戊辰戦争で、めざましい活躍を見せ、戦争を終結に導いた広島藩の軍隊「神機隊」の現地に眠る隊士の墓に参る計画を立てていたのが、ちょうど、その頃だった。広島藩学問所の最年少講師であった神機隊大砲隊長、若き天才、高間省三の墓は双葉町の自性院にある。

いまだに参拝が叶わない。戊辰戦争最大の戦いが「浪江の戦い」だった。福島第一原発事故の時に、僕は戊辰戦争のことを思った。浪江が

再び、歴史の転換期に位置していることを感じた。

広島藩学問所は僕の母校である修道中・高の前身であり、幕末に多くの志士を輩出しているのだが、薩長土の志士たちのように、歴史の表舞台に明記されないのが不思議だった。

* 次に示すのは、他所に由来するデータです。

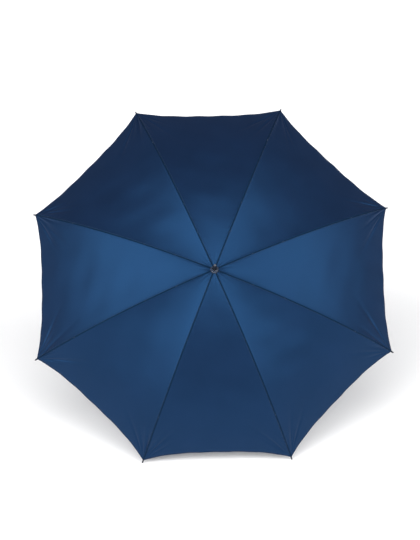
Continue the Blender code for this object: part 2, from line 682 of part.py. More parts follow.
def gore_mesh(rows=11, columns=8):
    """One panel. X runs out along its middle, from the shaft axis; its edges lie over two ribs."""
    angles = cloth_rows(rows + 1)
    reach = (ARC_CENTRE.x + ARC_RADIUS * np.sin(angles))[:, None]
    across = np.linspace(-1, 1, columns + 1)[None, :]
    share = (reach - CLOTH_START) / (reach[-1] - CLOTH_START)
    middle_reach = reach[-1] * math.cos(TURN / 2)
    pull = 1 - HEM_CURVE / middle_reach * (1 - np.abs(across) ** HEM_POWER) * share**3
    reach = reach * pull
    out = reach * math.cos(TURN / 2) + 0 * across
    side = (reach * math.sin(TURN / 2) - SEAM_GAP / math.cos(TURN / 2)) * across
    height = cloth_height(reach, across)
    bm = bmesh.new()
    faces = []
    for lift in (0, CLOTH_THICKNESS):
        grid = [
            [bm.verts.new((out[r, c], side[r, c], height[r, c] + lift)) for c in range(columns + 1)]
            for r in range(rows + 1)
        ]
        faces.append(grid)
        for r in range(rows):
            for c in range(columns):
                bm.faces.new((grid[r][c], grid[r + 1][c], grid[r + 1][c + 1], grid[r][c + 1]))
    under, over = faces
    border = [(0, c) for c in range(columns + 1)]
    border += [(r, columns) for r in range(1, rows + 1)]
    border += [(rows, c) for c in range(columns - 1, -1, -1)]
    border += [(r, 0) for r in range(rows - 1, 0, -1)]
    for (r, c), (q, d) in zip(border, border[1:] + border[:1]):
        bm.faces.new((under[r][c], under[q][d], over[q][d], over[r][c]))
    return mesh_from(bm, "canopy_gore")


def make_canopy(parent, cloth):
    gore = gore_mesh()
    for number in range(1, RIB_COUNT + 1):
        add_object(f"canopy_gore_{number}", gore, parent, cloth, round_about((number - 1) * TURN))


def make_tie_strap(parent, webbing, hook):
    """Stitched inside the hem of the panel opposite +X, hanging along the shaft's direction."""
    corner = ARC_CENTRE.x + ARC_RADIUS * math.sin(ARC_END - CLOTH_END_BEFORE_TIP / ARC_RADIUS)
    hem = corner * math.cos(TURN / 2) - HEM_CURVE
    out = hem - STRAP_INSIDE_HEM
    low_side = (out + STRAP_THICKNESS / 2) / math.cos(TURN / 2)
    top = float(cloth_height(np.float64(low_side), np.float64(0))) - FACE_GAP
    hinge = add_empty(
        "strap_hinge", parent, round_about(math.pi) @ Matrix.Translation((out, 0, top))
    )
    strap = box((STRAP_THICKNESS, STRAP_WIDTH, STRAP_LENGTH), (0, 0, -STRAP_LENGTH / 2))
    add_object("tie_strap", strap, hinge, webbing)
    inside = -(STRAP_THICKNESS + PAD_THICKNESS) / 2 - FACE_GAP
    pad_size = (PAD_THICKNESS, STRAP_WIDTH - 2 * PAD_SIDE, PAD_LENGTH)
    pad = box(pad_size, (inside, 0, -STRAP_LENGTH + PAD_END + PAD_LENGTH / 2))
    add_object("strap_pad", pad, hinge, hook)


def main():
    for old in list(bpy.data.objects):
        bpy.data.objects.remove(old)
    navy = material("navy_cloth", (0.020, 0.055, 0.160), 0.55)
    black = material("black_paint", (0.015, 0.015, 0.017), 0.35)
    fibre = material("black_fibreglass", (0.018, 0.018, 0.020), 0.30)
    plastic = material("black_plastic", (0.020, 0.020, 0.022), 0.45)
    foam = material("black_foam", (0.016, 0.016, 0.017), 0.90)
    rubber = material("black_rubber", (0.020, 0.020, 0.020), 0.75)
    chrome = material("polished_metal", (0.75, 0.75, 0.76), 0.12, 1.0)
    steel = material("spring_steel", (0.55, 0.55, 0.56), 0.30, 1.0)
    dark_cloth = material("dark_disc", (0.010, 0.014, 0.030), 0.60)
    webbing = material("navy_webbing", (0.015, 0.040, 0.120), 0.70)
    hook = material("hook_pad", (0.020, 0.020, 0.025), 0.95)

    lying = add_empty(
        "lying_frame",
        None,
        Matrix.Translation(lying_place()) @ Matrix.Rotation(math.pi / 2 - SLOPE, 4, "X"),
    )
    make_shaft(lying, black)
    make_top_notch(lying, plastic, steel)
    make_crown(lying, dark_cloth, chrome, plastic)
    make_stop_pin(lying, steel)
    make_handle(lying, foam, plastic, rubber)
    make_catch("top_catch", TOP_CATCH_Z, True, lying, steel)
    make_catch("bottom_catch", LOW_CATCH_Z, False, lying, steel)
    make_runner(lying, plastic, steel)
    make_ribs(lying, fibre, plastic)
    make_canopy(lying, navy)
    make_tie_strap(lying, webbing, hook)


main()
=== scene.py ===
# Golf umbrella, open, lying on two rib tips and the end of its handle.
# Pieces are worked out in the umbrella's own frame, where Z runs up the shaft and Z = 0 is the
# level of the rib pivots, and are then laid where the fixed frame lies. Metres and radians.
import json
import math

import bmesh
import bpy
import numpy as np
from mathutils import Matrix


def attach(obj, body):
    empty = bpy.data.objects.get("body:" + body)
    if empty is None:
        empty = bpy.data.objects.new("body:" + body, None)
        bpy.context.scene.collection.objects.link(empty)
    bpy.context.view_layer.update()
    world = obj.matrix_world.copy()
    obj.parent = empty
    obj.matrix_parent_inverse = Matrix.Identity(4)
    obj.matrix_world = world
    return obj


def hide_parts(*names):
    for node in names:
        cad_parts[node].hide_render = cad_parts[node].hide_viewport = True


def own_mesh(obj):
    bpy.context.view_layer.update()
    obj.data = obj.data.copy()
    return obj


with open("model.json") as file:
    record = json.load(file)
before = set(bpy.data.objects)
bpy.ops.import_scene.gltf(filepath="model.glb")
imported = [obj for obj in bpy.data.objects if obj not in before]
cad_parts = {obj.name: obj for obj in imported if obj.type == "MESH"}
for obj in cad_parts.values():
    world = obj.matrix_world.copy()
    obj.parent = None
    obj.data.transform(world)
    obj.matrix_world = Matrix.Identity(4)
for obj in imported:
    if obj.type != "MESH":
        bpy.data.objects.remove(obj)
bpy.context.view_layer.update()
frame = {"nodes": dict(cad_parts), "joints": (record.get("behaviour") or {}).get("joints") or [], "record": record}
joints = {joint["name"]: joint for joint in frame["joints"]}
ribCount = 8
turn = 2 * math.pi / ribCount

# ---- the umbrella's own frame ----
ribPivots = [joints["fold"]] + [joints[f"rib_pivot_{n}"] for n in range(2, ribCount + 1)]
crown = np.mean([joint["pos_m"] for joint in ribPivots], axis=0)
handleEnd = np.array(frame["record"]["mounts"][0]["pos_m"])
shaftUp = (crown - handleEnd) / np.linalg.norm(crown - handleEnd)
axes = np.array([(1.0, 0.0, 0.0), np.cross(shaftUp, (1.0, 0.0, 0.0)), shaftUp])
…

維新に向かう道筋を一番、最初に付けたのが安芸広島藩であることを僕たちは知らなければならない。よく、薩摩は琉球のサトウキビの利権により、藩財政を豊かにしたとされるが、実際は大崎下島の御手洗港による密貿易だった。安芸広島藩と薩摩の薩芸同盟が維新の道筋をつけたことを意識したい。

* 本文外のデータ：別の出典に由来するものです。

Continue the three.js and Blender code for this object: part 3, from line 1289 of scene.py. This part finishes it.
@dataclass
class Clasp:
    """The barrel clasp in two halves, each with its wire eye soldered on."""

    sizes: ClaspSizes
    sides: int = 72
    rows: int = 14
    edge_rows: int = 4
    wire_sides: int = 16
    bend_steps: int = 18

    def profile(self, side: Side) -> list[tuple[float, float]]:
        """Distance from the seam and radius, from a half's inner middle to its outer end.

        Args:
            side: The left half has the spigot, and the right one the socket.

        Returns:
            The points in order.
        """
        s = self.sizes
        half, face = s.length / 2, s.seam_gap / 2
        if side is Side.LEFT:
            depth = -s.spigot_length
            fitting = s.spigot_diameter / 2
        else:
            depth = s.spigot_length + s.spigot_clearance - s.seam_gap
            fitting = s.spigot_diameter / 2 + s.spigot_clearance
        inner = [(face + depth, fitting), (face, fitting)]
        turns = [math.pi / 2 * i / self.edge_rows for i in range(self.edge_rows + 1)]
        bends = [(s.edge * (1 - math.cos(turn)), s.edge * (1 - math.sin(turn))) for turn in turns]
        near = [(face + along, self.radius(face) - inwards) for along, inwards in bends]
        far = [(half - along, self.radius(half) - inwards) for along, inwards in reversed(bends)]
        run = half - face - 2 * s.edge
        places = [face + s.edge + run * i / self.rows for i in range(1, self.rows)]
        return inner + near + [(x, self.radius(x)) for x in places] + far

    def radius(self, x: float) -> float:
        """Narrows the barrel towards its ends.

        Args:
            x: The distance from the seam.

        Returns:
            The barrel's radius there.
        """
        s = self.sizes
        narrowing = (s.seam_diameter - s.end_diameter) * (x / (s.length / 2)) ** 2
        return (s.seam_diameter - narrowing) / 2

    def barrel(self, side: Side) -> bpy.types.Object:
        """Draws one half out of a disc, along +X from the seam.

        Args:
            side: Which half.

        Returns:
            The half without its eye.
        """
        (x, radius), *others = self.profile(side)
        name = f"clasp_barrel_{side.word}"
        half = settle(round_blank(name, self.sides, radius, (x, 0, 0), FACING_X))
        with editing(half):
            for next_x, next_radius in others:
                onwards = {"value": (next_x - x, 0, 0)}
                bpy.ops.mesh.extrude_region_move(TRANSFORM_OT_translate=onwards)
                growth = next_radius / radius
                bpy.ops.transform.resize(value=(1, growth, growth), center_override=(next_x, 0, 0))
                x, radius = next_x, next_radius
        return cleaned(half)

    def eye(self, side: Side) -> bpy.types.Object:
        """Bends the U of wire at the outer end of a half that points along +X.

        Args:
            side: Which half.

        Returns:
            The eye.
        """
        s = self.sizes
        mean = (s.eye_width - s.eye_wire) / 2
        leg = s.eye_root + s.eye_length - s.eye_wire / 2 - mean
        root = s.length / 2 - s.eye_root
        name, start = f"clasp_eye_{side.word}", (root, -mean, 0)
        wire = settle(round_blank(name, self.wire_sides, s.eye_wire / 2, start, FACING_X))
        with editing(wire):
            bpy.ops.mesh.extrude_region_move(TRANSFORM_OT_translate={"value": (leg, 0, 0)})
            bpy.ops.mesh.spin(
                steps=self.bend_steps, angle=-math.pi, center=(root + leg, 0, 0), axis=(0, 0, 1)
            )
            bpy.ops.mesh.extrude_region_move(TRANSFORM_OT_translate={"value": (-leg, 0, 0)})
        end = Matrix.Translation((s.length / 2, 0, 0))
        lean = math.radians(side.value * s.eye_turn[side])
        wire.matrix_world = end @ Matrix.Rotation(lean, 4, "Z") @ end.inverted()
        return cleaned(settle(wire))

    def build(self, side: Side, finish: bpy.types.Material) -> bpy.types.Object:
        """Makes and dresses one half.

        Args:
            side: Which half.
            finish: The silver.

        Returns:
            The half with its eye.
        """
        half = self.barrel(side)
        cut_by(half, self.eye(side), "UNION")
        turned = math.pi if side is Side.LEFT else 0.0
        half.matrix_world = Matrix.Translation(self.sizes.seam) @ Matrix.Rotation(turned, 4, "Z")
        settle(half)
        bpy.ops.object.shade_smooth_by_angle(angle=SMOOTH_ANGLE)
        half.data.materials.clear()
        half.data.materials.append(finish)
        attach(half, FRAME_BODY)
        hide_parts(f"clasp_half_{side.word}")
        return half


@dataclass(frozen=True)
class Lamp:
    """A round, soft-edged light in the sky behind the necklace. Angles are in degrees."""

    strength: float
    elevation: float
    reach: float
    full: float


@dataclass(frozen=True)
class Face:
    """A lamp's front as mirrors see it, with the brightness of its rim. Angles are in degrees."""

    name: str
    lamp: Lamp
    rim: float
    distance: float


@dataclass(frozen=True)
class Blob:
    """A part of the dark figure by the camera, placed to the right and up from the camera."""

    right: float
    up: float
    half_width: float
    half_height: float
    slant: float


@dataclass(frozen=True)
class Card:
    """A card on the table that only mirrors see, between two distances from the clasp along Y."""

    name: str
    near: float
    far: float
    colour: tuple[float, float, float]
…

第二次長州征伐において、幕府と長州の休戦協定を宮島大巌寺で結ばせたのも広島藩なのだ。大政奉還建白書を最初に幕府に提出したのも安芸広島藩なのだ。

薩長芸軍事同盟を結び、朝敵、長州藩を安芸広島藩藩士として、御手洗から、三藩進発で京都へ向かわせたのも安芸広島藩なのだ.。その時に、時代を指揮したのは、執政・辻将曹だったのだが、辻将曹が安芸広島藩を維新の表舞台から消すことになる。

慶応4年(1868)1月3日鳥羽伏見の戦いが勃発する.。広島藩正規軍は伏見・銭取橋付近に出動するが、非戦論だった辻将曹はこれは、薩摩と会津の遺恨の戦であると主張し、一発の銃弾も打たせなかった。三藩進発の中心だった安芸広島藩はこれにより、時代から後退し、後に参加した土佐藩を含めた薩長土が戊辰戦争の主導権を取ることになる。一発の銃弾も打たなかった広島藩は諸藩の嘲笑の的になっていた。

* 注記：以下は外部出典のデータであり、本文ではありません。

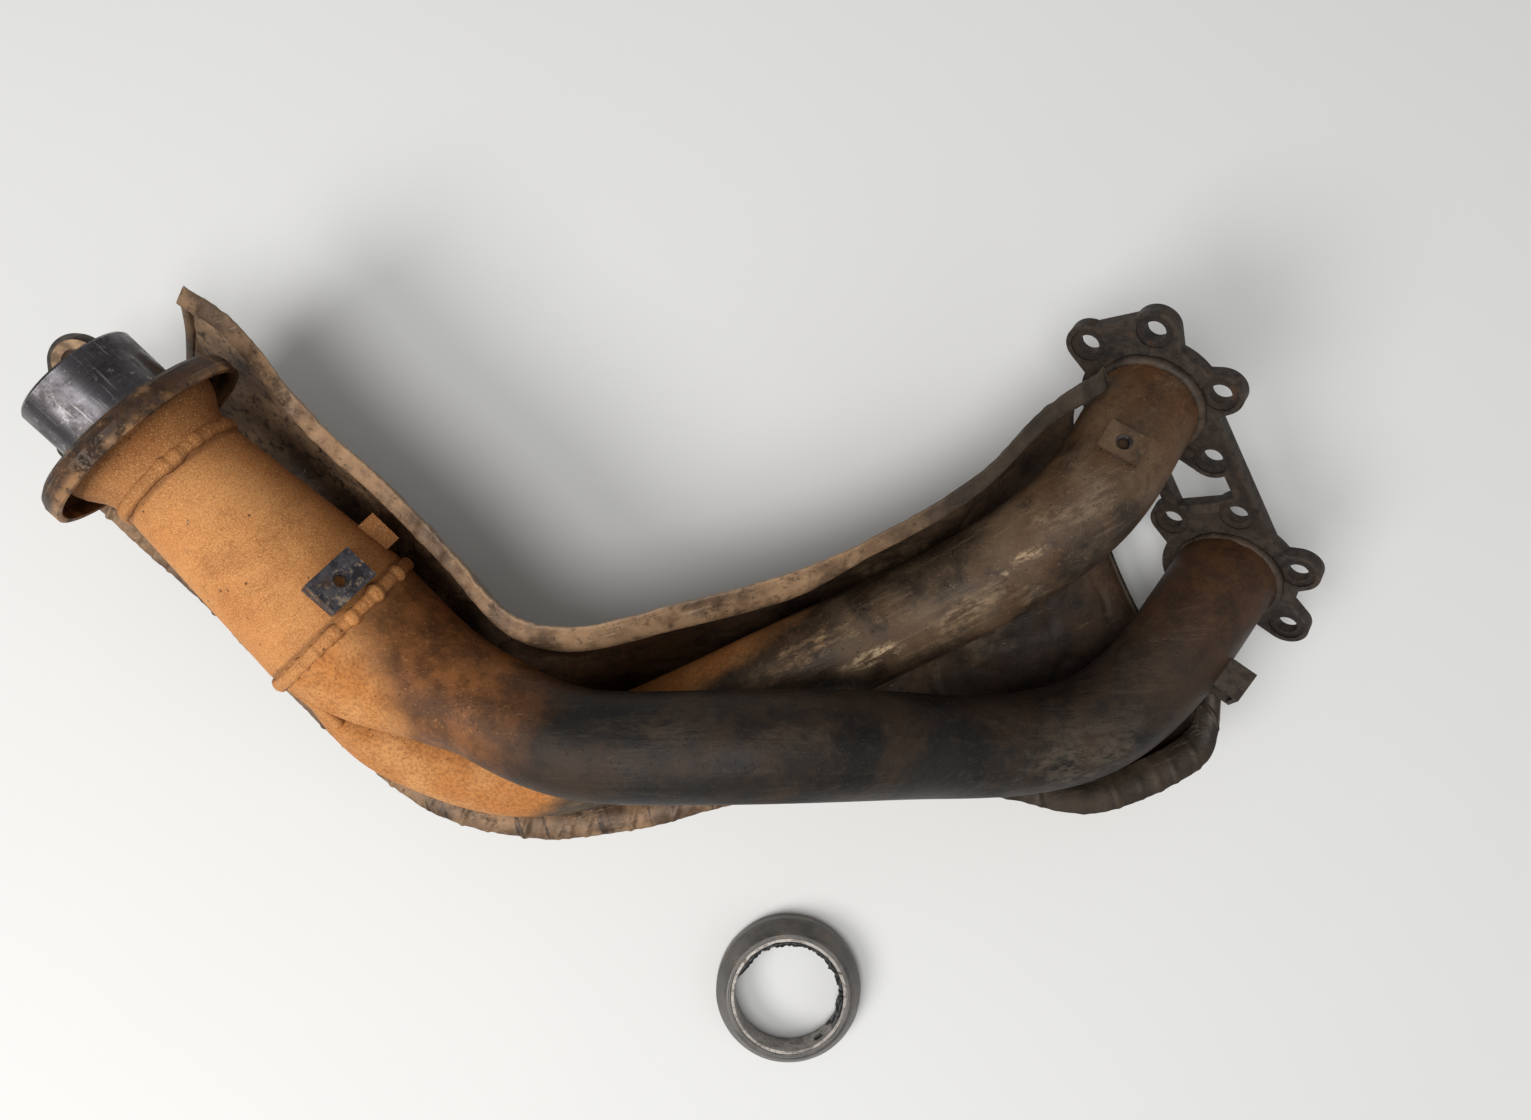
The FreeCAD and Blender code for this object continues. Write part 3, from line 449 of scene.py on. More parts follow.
def graphite():
    """Pressed graphite over wire mesh: satin dark grey with turned lines and worn brown edges."""
    k = Look("seal_graphite")
    d = k.away(SEAL_C)
    cloud = k.rise(k.noise(90.0, 6.0, 0.62), 0.36, 0.66)
    colour = k.mix(cloud, (0.062, 0.059, 0.056), (0.125, 0.118, 0.110))
    turn = k.node("ShaderNodeTexWave", wave_type="RINGS", rings_direction="Z")
    sub = k.node("ShaderNodeVectorMath", operation="SUBTRACT")
    k.put(sub.inputs[0], k.pos)
    sub.inputs[1].default_value = tuple(SEAL_C)
    k.put(turn.inputs["Vector"], sub.outputs[0])
    turn.inputs["Scale"].default_value = 420.0
    turn.inputs["Distortion"].default_value = 1.6
    colour = k.mix(k.mul(turn.outputs["Fac"], 0.22), colour, (0.20, 0.175, 0.15))
    worn = k.mul(k.rise(k.noise(60.0, 5.0, 0.65), 0.52, 0.68), k.rise(d, 0.0255, 0.034))
    colour = k.mix(k.mul(worn, 0.6), colour, (0.19, 0.135, 0.095))
    mesh = k.cells(700.0)
    height = k.plus(k.mul(turn.outputs["Fac"], 0.35), k.mul(mesh, 0.5))
    return k.finish(colour, k.plus(0.36, k.mul(cloud, 0.2)), 0.3, height, 0.3, 0.0005)


def sleeve_steel():
    k = Look("sleeve_steel")
    cloud = k.rise(k.noise(120.0, 6.0, 0.65), 0.36, 0.64)
    colour = k.mix(cloud, (0.18, 0.16, 0.145), (0.40, 0.37, 0.34))
    colour = k.mix(k.mul(speckle(k, 520.0, 0.54, 0.66), 0.8), colour, (0.075, 0.055, 0.042))
    return k.finish(colour, k.plus(0.30, k.mul(cloud, 0.25)), 0.8, k.noise(600.0, 5.0, 0.7), 0.35, 0.0005)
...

慶応3年に、志和盆地で藩士と農商出身者1200名で結成された軍隊「回天軍第一起神機隊」は、西洋訓練、組織、最新鋭の武器で武装した部隊であった。神機隊の船越洋之助、小林柔吉は京の状況を志和に伝えた。神機隊は藩に京都出兵の許可を願ったが、藩からの許可を得られず、自費で出兵することにした。西蓮寺において六小隊で一個大隊を編成し、320人の精鋭を選んだ。脱藩まで覚悟していたが、藩主は出陣を聴許し、大坂までの軍艦・豊安号の使用を許可し、安芸広島藩は戊辰戦争に参戦していく。上野戦争にも参戦し、東北に進軍した。仙台陥落の時に、隊員は80人になっていた。この凄まじく、目覚ましい活躍にもかかわらず、安芸広島藩が維新政府の主力になることはなかった。

 

神機隊は、西蓮寺を屯所とし、もと長州藩奇兵隊に属していた木本壮平を教師として、新旧流の訓練を行った.。凱旋後も解散されることなく再編成されたが、廃藩置県後の明治五年(1872)、生涯扶持と三百人ずつ交代で広島城内松原講武所出勤を条件に解散した。西蓮寺境内に隊員の一部の墓が集められている。

 

西蓮寺山門前にある碑、明治維新 神機隊本陣跡と刻まれている。

神機隊の墓は、その多くが西蓮寺の向いの和田山の山中に無造作に放置されていたものが、地元有志により、西蓮寺境内に集められたものだ。

西蓮寺神機隊墓地には十七基の墓石が並べられているが、いずれも戊辰戦争の、広野、相馬、双葉周辺での戦病死者である。その中にあって中央一段背の高い墓は、石田速一のものである。
石田速一は、西蓮寺墓地に土葬されていた。身長六尺と、当時としてはかなり大柄であった。墓から掘り起こされた時、何故かチョンマゲだけは長く伸びていたと伝えられる。西蓮寺で病死したものと思われる。

 

神機隊が歴史の表舞台で語られることを待ち望んでいる。薩長を結びつけたのは坂本竜馬と言われるが、軍事、政治的に結びつけたのは安芸広島藩だ。坂本竜馬人物像は後の創作だが、彼は、時代を商売した人物だ。その人物像に安芸広島藩が加わり、時代を象徴するキャラクターになったと僕は、考えている。亀山社中が彼の本質であり、近江屋事件は、京都見廻り組が彼の背後のグラバーを絶ち、維新軍の武器ルートを遮断することにあったと思っている。安芸広島藩も坂本竜馬なのだ。